> Work instructions
Write out the whole listing again, exactly as given.

Entries with model source code
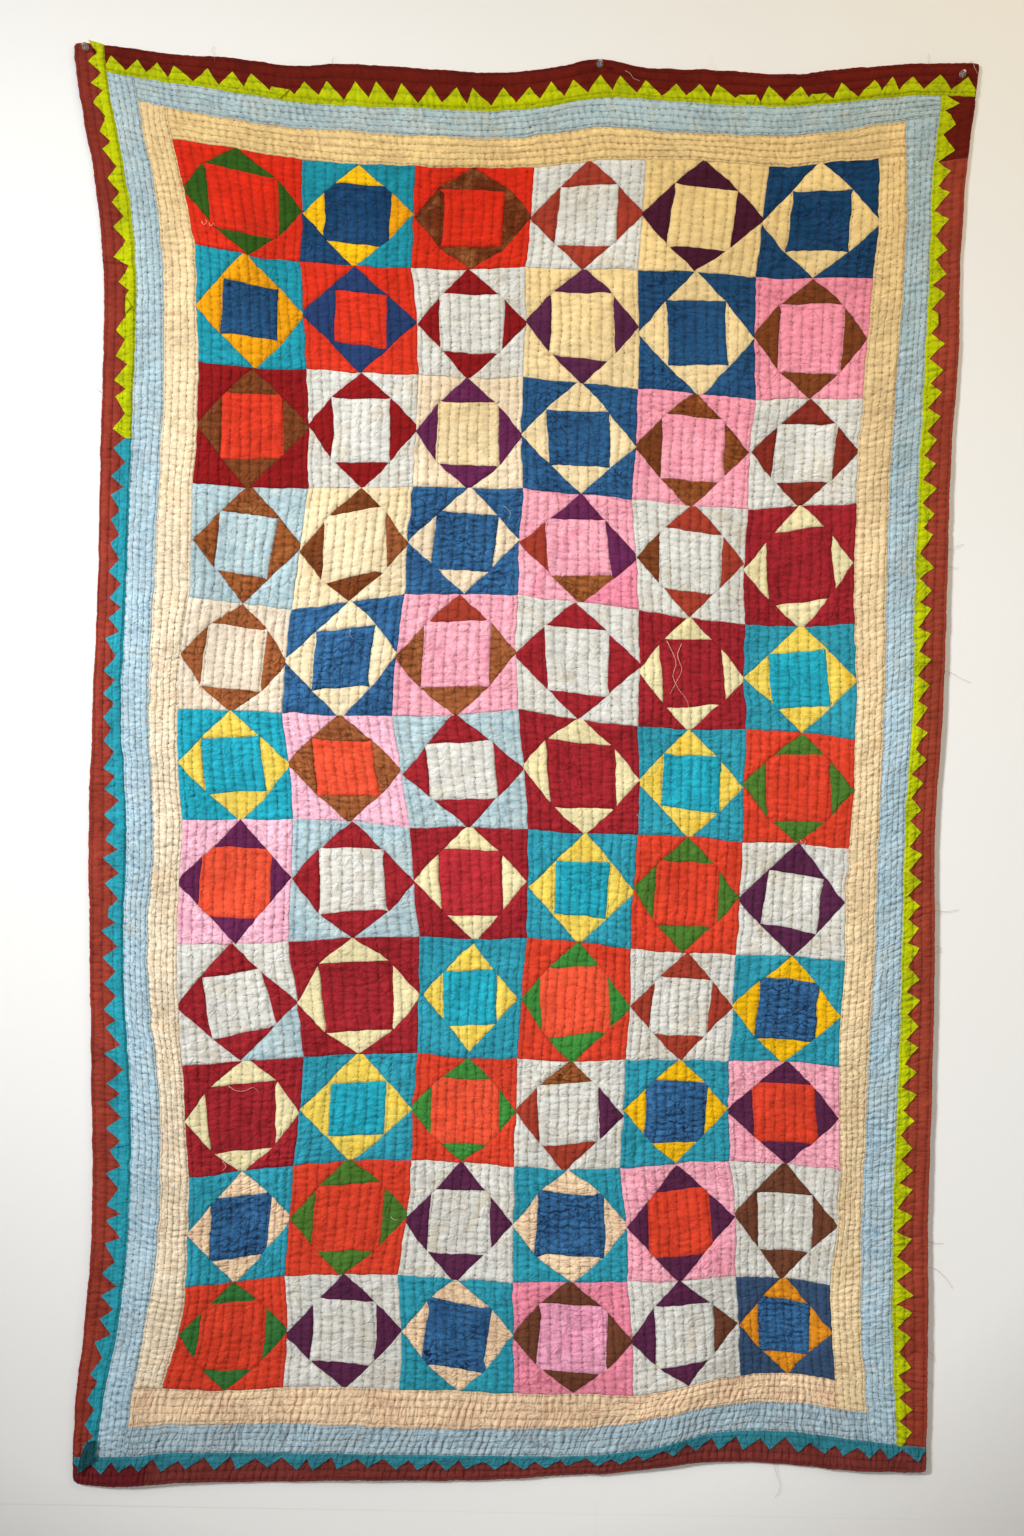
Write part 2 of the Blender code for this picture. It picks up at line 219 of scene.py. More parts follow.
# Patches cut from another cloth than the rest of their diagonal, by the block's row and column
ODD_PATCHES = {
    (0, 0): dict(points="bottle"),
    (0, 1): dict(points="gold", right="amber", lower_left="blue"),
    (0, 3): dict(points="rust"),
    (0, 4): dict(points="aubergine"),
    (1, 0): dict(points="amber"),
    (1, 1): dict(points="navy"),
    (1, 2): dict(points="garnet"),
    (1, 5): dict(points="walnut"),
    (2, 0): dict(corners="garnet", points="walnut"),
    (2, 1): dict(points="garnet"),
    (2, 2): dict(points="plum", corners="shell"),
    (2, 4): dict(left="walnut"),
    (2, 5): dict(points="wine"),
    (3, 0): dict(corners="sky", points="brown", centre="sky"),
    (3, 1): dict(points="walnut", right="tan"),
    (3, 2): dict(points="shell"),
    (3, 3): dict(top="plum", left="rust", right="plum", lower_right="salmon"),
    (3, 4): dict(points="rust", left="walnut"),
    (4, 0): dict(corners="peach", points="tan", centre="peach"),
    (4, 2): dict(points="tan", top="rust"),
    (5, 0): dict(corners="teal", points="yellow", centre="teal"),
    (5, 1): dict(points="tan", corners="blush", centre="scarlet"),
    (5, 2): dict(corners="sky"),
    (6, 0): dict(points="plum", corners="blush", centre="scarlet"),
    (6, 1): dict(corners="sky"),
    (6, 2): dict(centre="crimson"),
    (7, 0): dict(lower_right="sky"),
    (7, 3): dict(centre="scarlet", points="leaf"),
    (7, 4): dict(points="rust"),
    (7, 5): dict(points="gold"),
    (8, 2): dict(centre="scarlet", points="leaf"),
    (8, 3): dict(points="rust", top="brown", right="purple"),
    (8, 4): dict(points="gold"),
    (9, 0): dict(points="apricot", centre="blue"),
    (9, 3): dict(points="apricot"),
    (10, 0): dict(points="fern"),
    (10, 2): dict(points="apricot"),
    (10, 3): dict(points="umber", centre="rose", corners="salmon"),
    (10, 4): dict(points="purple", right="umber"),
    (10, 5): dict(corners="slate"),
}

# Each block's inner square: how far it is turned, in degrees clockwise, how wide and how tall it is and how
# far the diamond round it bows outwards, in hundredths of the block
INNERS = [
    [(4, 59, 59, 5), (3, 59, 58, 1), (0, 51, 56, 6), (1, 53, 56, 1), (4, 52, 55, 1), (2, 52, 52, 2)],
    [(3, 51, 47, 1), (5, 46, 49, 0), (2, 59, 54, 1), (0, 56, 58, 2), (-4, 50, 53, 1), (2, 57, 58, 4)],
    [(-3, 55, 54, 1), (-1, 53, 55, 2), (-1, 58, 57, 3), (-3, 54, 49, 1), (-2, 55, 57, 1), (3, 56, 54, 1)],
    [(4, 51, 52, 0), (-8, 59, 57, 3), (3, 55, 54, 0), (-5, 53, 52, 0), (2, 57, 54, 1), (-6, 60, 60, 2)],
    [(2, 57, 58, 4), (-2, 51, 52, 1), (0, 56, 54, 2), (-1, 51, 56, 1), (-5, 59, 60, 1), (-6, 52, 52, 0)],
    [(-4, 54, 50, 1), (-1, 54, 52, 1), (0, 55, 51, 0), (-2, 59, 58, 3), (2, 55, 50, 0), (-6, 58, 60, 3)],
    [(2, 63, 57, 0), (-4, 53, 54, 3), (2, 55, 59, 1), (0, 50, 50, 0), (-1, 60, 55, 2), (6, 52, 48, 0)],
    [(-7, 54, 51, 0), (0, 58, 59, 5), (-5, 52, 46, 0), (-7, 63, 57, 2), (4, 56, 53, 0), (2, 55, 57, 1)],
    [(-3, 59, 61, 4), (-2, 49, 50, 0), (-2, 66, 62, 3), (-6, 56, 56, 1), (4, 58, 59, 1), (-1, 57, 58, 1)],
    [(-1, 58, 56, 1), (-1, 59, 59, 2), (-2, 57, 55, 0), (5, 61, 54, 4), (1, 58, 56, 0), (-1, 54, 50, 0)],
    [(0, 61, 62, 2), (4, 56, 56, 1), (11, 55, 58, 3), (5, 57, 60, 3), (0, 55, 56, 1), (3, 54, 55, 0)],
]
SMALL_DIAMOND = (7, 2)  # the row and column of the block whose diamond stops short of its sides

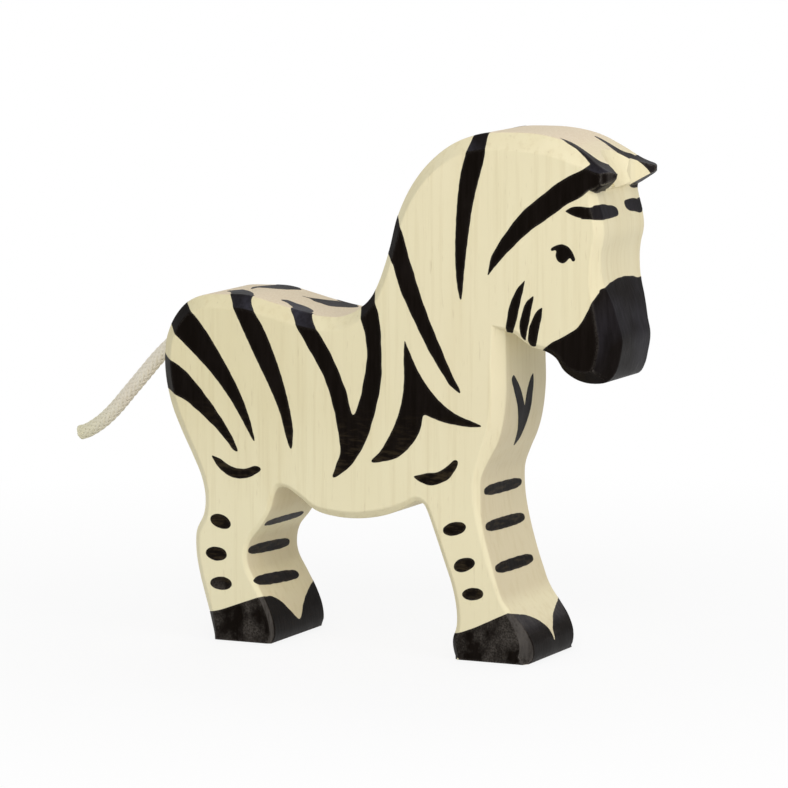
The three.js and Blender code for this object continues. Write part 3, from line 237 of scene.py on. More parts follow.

> Right answer
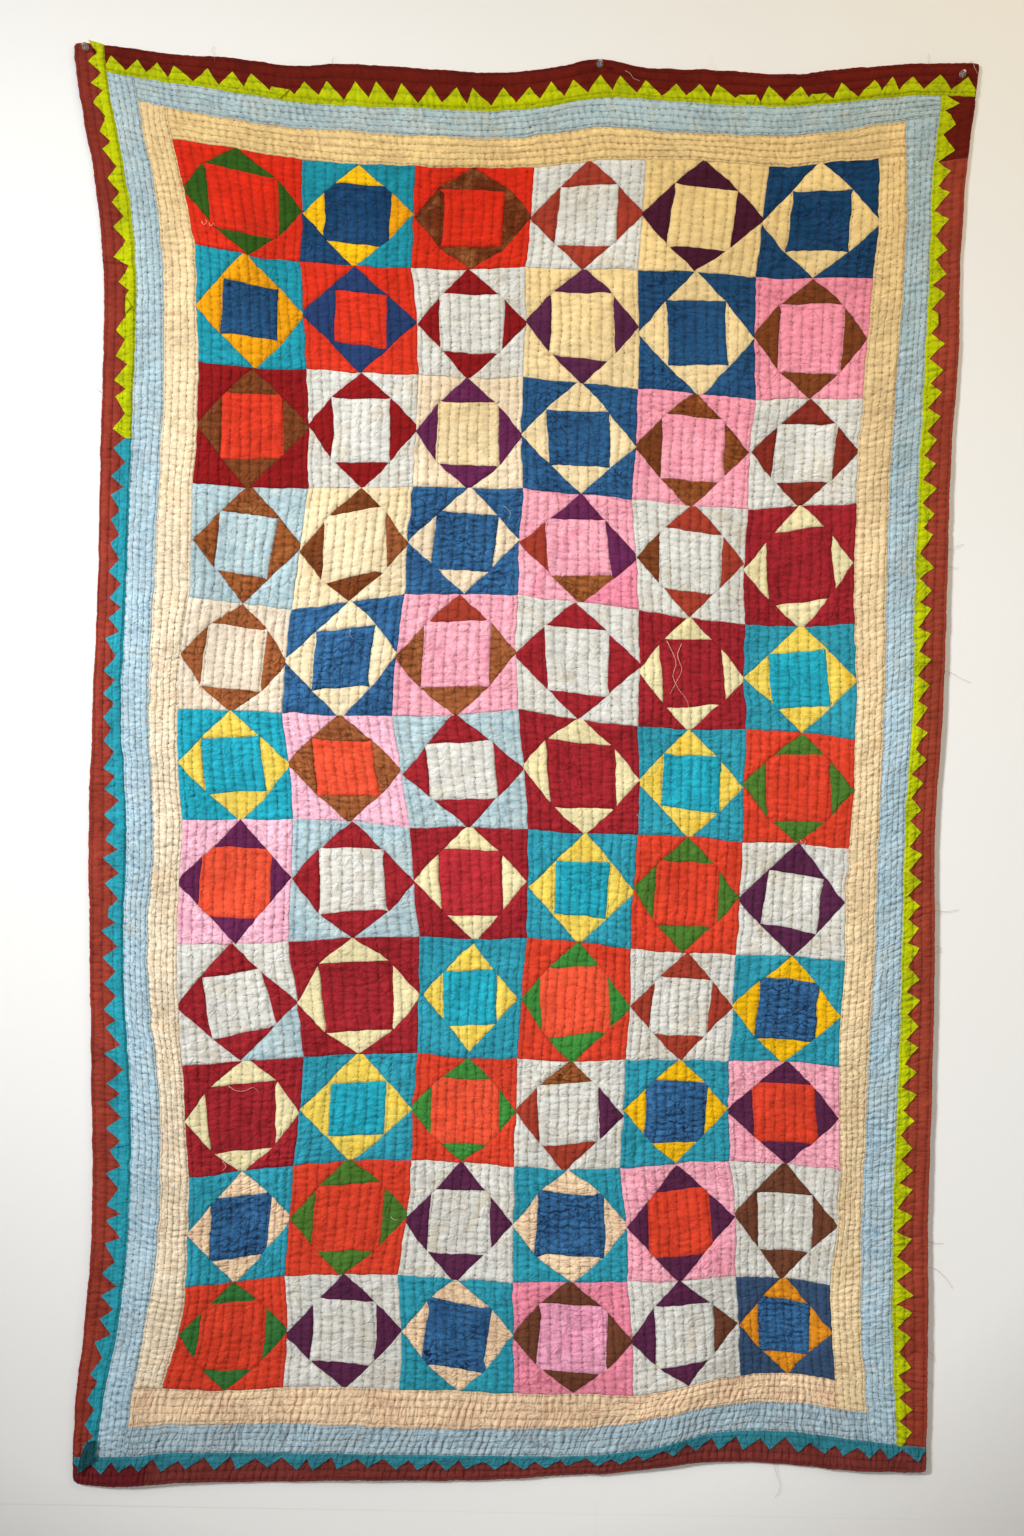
Write part 2 of the Blender code for this picture. It picks up at line 219 of scene.py. More parts follow.
# Patches cut from another cloth than the rest of their diagonal, by the block's row and column
ODD_PATCHES = {
    (0, 0): dict(points="bottle"),
    (0, 1): dict(points="gold", right="amber", lower_left="blue"),
    (0, 3): dict(points="rust"),
    (0, 4): dict(points="aubergine"),
    (1, 0): dict(points="amber"),
    (1, 1): dict(points="navy"),
    (1, 2): dict(points="garnet"),
    (1, 5): dict(points="walnut"),
    (2, 0): dict(corners="garnet", points="walnut"),
    (2, 1): dict(points="garnet"),
    (2, 2): dict(points="plum", corners="shell"),
    (2, 4): dict(left="walnut"),
    (2, 5): dict(points="wine"),
    (3, 0): dict(corners="sky", points="brown", centre="sky"),
    (3, 1): dict(points="walnut", right="tan"),
    (3, 2): dict(points="shell"),
    (3, 3): dict(top="plum", left="rust", right="plum", lower_right="salmon"),
    (3, 4): dict(points="rust", left="walnut"),
    (4, 0): dict(corners="peach", points="tan", centre="peach"),
    (4, 2): dict(points="tan", top="rust"),
    (5, 0): dict(corners="teal", points="yellow", centre="teal"),
    (5, 1): dict(points="tan", corners="blush", centre="scarlet"),
    (5, 2): dict(corners="sky"),
    (6, 0): dict(points="plum", corners="blush", centre="scarlet"),
    (6, 1): dict(corners="sky"),
    (6, 2): dict(centre="crimson"),
    (7, 0): dict(lower_right="sky"),
    (7, 3): dict(centre="scarlet", points="leaf"),
    (7, 4): dict(points="rust"),
    (7, 5): dict(points="gold"),
    (8, 2): dict(centre="scarlet", points="leaf"),
    (8, 3): dict(points="rust", top="brown", right="purple"),
    (8, 4): dict(points="gold"),
    (9, 0): dict(points="apricot", centre="blue"),
    (9, 3): dict(points="apricot"),
    (10, 0): dict(points="fern"),
    (10, 2): dict(points="apricot"),
    (10, 3): dict(points="umber", centre="rose", corners="salmon"),
    (10, 4): dict(points="purple", right="umber"),
    (10, 5): dict(corners="slate"),
}

# Each block's inner square: how far it is turned, in degrees clockwise, how wide and how tall it is and how
# far the diamond round it bows outwards, in hundredths of the block
INNERS = [
    [(4, 59, 59, 5), (3, 59, 58, 1), (0, 51, 56, 6), (1, 53, 56, 1), (4, 52, 55, 1), (2, 52, 52, 2)],
    [(3, 51, 47, 1), (5, 46, 49, 0), (2, 59, 54, 1), (0, 56, 58, 2), (-4, 50, 53, 1), (2, 57, 58, 4)],
    [(-3, 55, 54, 1), (-1, 53, 55, 2), (-1, 58, 57, 3), (-3, 54, 49, 1), (-2, 55, 57, 1), (3, 56, 54, 1)],
    [(4, 51, 52, 0), (-8, 59, 57, 3), (3, 55, 54, 0), (-5, 53, 52, 0), (2, 57, 54, 1), (-6, 60, 60, 2)],
    [(2, 57, 58, 4), (-2, 51, 52, 1), (0, 56, 54, 2), (-1, 51, 56, 1), (-5, 59, 60, 1), (-6, 52, 52, 0)],
    [(-4, 54, 50, 1), (-1, 54, 52, 1), (0, 55, 51, 0), (-2, 59, 58, 3), (2, 55, 50, 0), (-6, 58, 60, 3)],
    [(2, 63, 57, 0), (-4, 53, 54, 3), (2, 55, 59, 1), (0, 50, 50, 0), (-1, 60, 55, 2), (6, 52, 48, 0)],
    [(-7, 54, 51, 0), (0, 58, 59, 5), (-5, 52, 46, 0), (-7, 63, 57, 2), (4, 56, 53, 0), (2, 55, 57, 1)],
    [(-3, 59, 61, 4), (-2, 49, 50, 0), (-2, 66, 62, 3), (-6, 56, 56, 1), (4, 58, 59, 1), (-1, 57, 58, 1)],
    [(-1, 58, 56, 1), (-1, 59, 59, 2), (-2, 57, 55, 0), (5, 61, 54, 4), (1, 58, 56, 0), (-1, 54, 50, 0)],
    [(0, 61, 62, 2), (4, 56, 56, 1), (11, 55, 58, 3), (5, 57, 60, 3), (0, 55, 56, 1), (3, 54, 55, 0)],
]
SMALL_DIAMOND = (7, 2)  # the row and column of the block whose diamond stops short of its sides

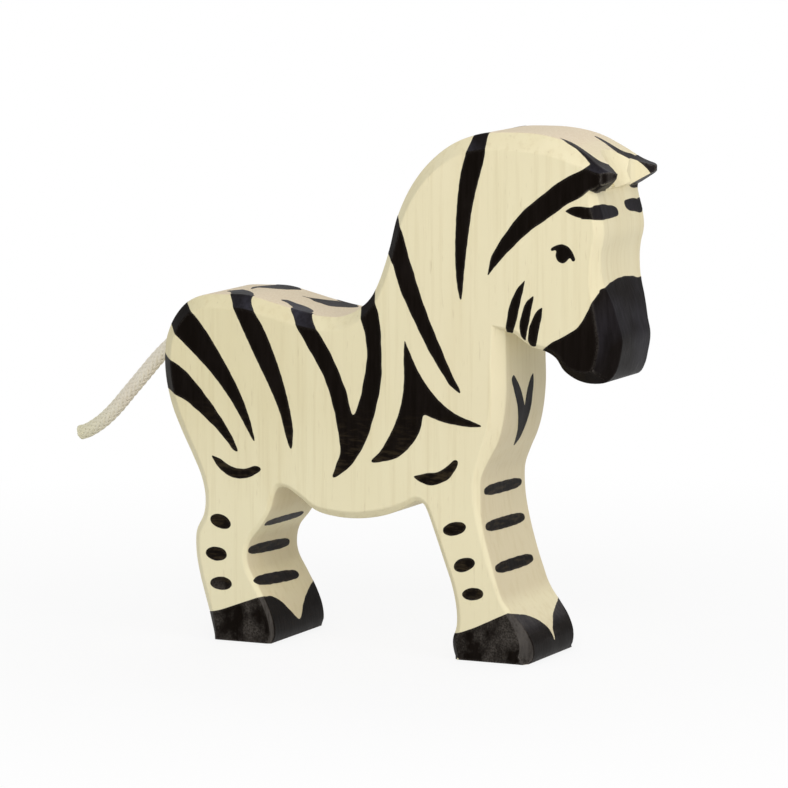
The three.js and Blender code for this object continues. Write part 3, from line 237 of scene.py on. More parts follow.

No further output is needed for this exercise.